» GIVEN REQUEST: Extract the listing in its entirety, keeping each line identical to the original.

─── SUPPLIED INFORMATION

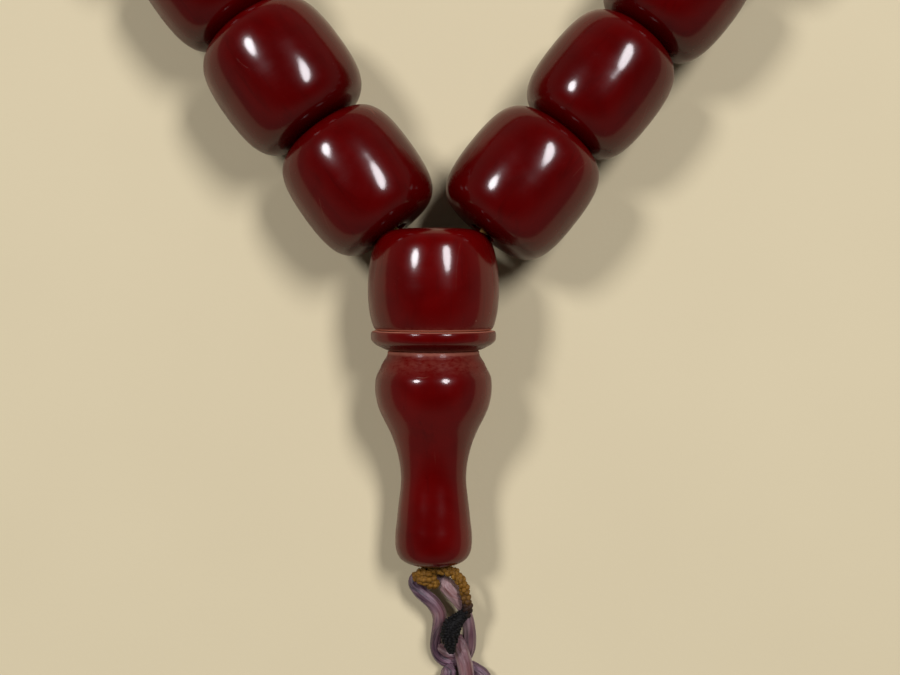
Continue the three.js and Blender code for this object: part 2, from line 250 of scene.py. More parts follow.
def add_tube(shape, route, radius, sides, start=0.0, seed=0.0, ridges=0, ridge_share=0.0, **layers):
    """A closed tube along a route. radius may change along it; ridges run lengthwise."""
    count = len(route)
    radius = np.broadcast_to(np.asarray(radius, float), (count,))
    _, across, over = direction_frames(route)
    angles = np.linspace(0, 2 * np.pi, sides, endpoint=False)
    swell = 1 + ridge_share * np.cos(ridges * angles)
    ring = (
        across[:, None, :] * (np.cos(angles) * swell)[None, :, None]
        + over[:, None, :] * (np.sin(angles) * swell)[None, :, None]
    )
    points = (route[:, None, :] + radius[:, None, None] * ring).reshape(-1, 3)
    points = np.concatenate([points, route[:1], route[-1:]])
    along = lengths_along(route) + start
    round_it = np.tile(angles, count) * np.repeat(radius, sides)
    lay = np.stack([round_it, np.repeat(along, sides), np.full(count * sides, seed)], axis=1)
    ends = [[0, along[0], seed], [0, along[-1], seed]]
    shape.add(
        points,
        capped_faces(count, sides),
        lay=np.concatenate([lay, ends]),
        **{
            name: np.concatenate([np.repeat(values, sides), [values[0], values[-1]]])
            for name, values in layers.items()
        },
    )


ROPE_PLIES = 3
PLY_SIDES = 7
PLY_SHARE = 0.56
PLY_SEED = 7.3


def add_rope(shape, route, radius, pitch, start=0.0):
    """Plies wound round a route; the whole rope has the given radius."""
    _, across, over = direction_frames(route)
    along = lengths_along(route) + start
    ply_radius = radius * PLY_SHARE
    for ply in range(ROPE_PLIES):
        turn = 2 * np.pi * (along / pitch + ply / ROPE_PLIES)
        offset = across * np.cos(turn)[:, None] + over * np.sin(turn)[:, None]
        wound = route + offset * (radius - ply_radius)
        add_tube(shape, wound, ply_radius, PLY_SIDES, start=start, seed=PLY_SEED * ply)


# ---- materials ----


SEED_SHIFT = (31.0, 57.0, 83.0)
TO_MILLIMETRES = (1000.0, 1000.0, 1000.0)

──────

» EXERCISE SOLUTION:
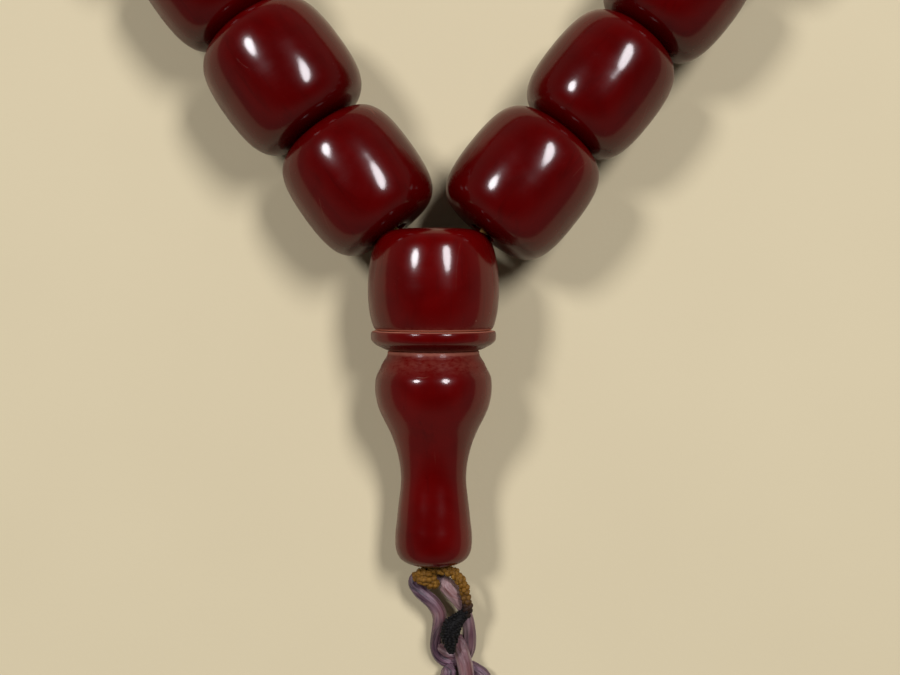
Continue the three.js and Blender code for this object: part 2, from line 250 of scene.py. More parts follow.
def add_tube(shape, route, radius, sides, start=0.0, seed=0.0, ridges=0, ridge_share=0.0, **layers):
    """A closed tube along a route. radius may change along it; ridges run lengthwise."""
    count = len(route)
    radius = np.broadcast_to(np.asarray(radius, float), (count,))
    _, across, over = direction_frames(route)
    angles = np.linspace(0, 2 * np.pi, sides, endpoint=False)
    swell = 1 + ridge_share * np.cos(ridges * angles)
    ring = (
        across[:, None, :] * (np.cos(angles) * swell)[None, :, None]
        + over[:, None, :] * (np.sin(angles) * swell)[None, :, None]
    )
    points = (route[:, None, :] + radius[:, None, None] * ring).reshape(-1, 3)
    points = np.concatenate([points, route[:1], route[-1:]])
    along = lengths_along(route) + start
    round_it = np.tile(angles, count) * np.repeat(radius, sides)
    lay = np.stack([round_it, np.repeat(along, sides), np.full(count * sides, seed)], axis=1)
    ends = [[0, along[0], seed], [0, along[-1], seed]]
    shape.add(
        points,
        capped_faces(count, sides),
        lay=np.concatenate([lay, ends]),
        **{
            name: np.concatenate([np.repeat(values, sides), [values[0], values[-1]]])
            for name, values in layers.items()
        },
    )


ROPE_PLIES = 3
PLY_SIDES = 7
PLY_SHARE = 0.56
PLY_SEED = 7.3


def add_rope(shape, route, radius, pitch, start=0.0):
    """Plies wound round a route; the whole rope has the given radius."""
    _, across, over = direction_frames(route)
    along = lengths_along(route) + start
    ply_radius = radius * PLY_SHARE
    for ply in range(ROPE_PLIES):
        turn = 2 * np.pi * (along / pitch + ply / ROPE_PLIES)
        offset = across * np.cos(turn)[:, None] + over * np.sin(turn)[:, None]
        wound = route + offset * (radius - ply_radius)
        add_tube(shape, wound, ply_radius, PLY_SIDES, start=start, seed=PLY_SEED * ply)


# ---- materials ----


SEED_SHIFT = (31.0, 57.0, 83.0)
TO_MILLIMETRES = (1000.0, 1000.0, 1000.0)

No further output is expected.